A Beautiful Friendship
The day Alondra first met the team from Aspiranet’s Intensive Home-Based Services Wraparound program, she wasn’t up for visitors. It happened to be her 16th birthday, and the team arrived at the motel room where she was staying with her parents and offered a cake and present.
“I was like: I don’t want that;” Alondra recalls. “I don’t want a bunch of new strangers in my house wanting to know about me.”
She softened a bit when Wraparound facilitator Adam Corral asked what she needed. It wasn’t what you usually hear from someone turning 16, he said. She didn’t want a car or a phone; she wanted a safe place for her family to live.
Support counselor Erica Jacquez suggested the two of them go have lunch. “We went out to Chipotle, and she just opened up,” Erica said. “She started talking to me, sharing about her life experiences, what she’d gone through.”
Alondra told Erica about how she had recently been reunited with her parents, who had turned their lives around after substance abuse problems had led to the placement of their six children in foster homes. Alondra and one of her brothers were back, and the family was looking for more permanent housing as a court hearing to reunite the four youngest boys approached. The motel where they were living was known for drugs, gangs and prostitution. Next door was a tent city that the family feared was their next step if they could not find an affordable apartment that would give them a chance.
Over time, Erica and Alondra bonded over food and other shared interests. “We got really close,” Alondra said. With Erica’s guidance, Alondra set up a bank account, got her birth certificate, enrolled in school and found a job.

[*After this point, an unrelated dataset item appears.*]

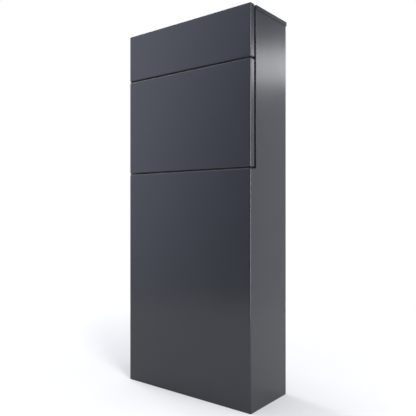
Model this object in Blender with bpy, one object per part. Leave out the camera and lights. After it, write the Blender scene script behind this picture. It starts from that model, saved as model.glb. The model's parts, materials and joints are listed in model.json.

At the same time, other members of the Aspiranet team worked with Alondra’s parents. “We were in the motel room and the team just came in, sat on the beds and made themselves comfortable like they were part of the family,” said Alondra’s mother, Misty. “It set our nervousness aside.”
Parent partner Linnet Slater said Misty shared her concerns about finding food, permanent housing, even diapers for her young twin sons. “She had very real concerns, and I reassured her that we were here for her and her family,” Linnet said. “And that just started this beautiful blossom of a friendship that we’ve developed.”
Misty felt heard and understood. “They showed that love and that compassion right out of the gate,” she said.
With Aspiranet’s help, the family finally was able to secure an apartment after repeatedly being turned away. The Aspiranet team also helped them get a van so the eight of them would not have to rely on buses to access food, work and school.
“To get the phone call that yes, we have an apartment on the 1st, knowing we were going into court on the 1st to get the other four boys back–that I was going to have a home to take them to–that changed everything,” Misty said. Misty and her husband Albert found work, and they have since moved to a second apartment with more room for the kids.
The family celebrated their reunification by attending a Narcotics Anonymous meeting together. “I just thought that was so awesome that their way of celebrating was being sober and being together as a family,” Adam said. “The families we work with are so courageous; it takes tremendous courage to break cycles, and we’re talking generational cycles.”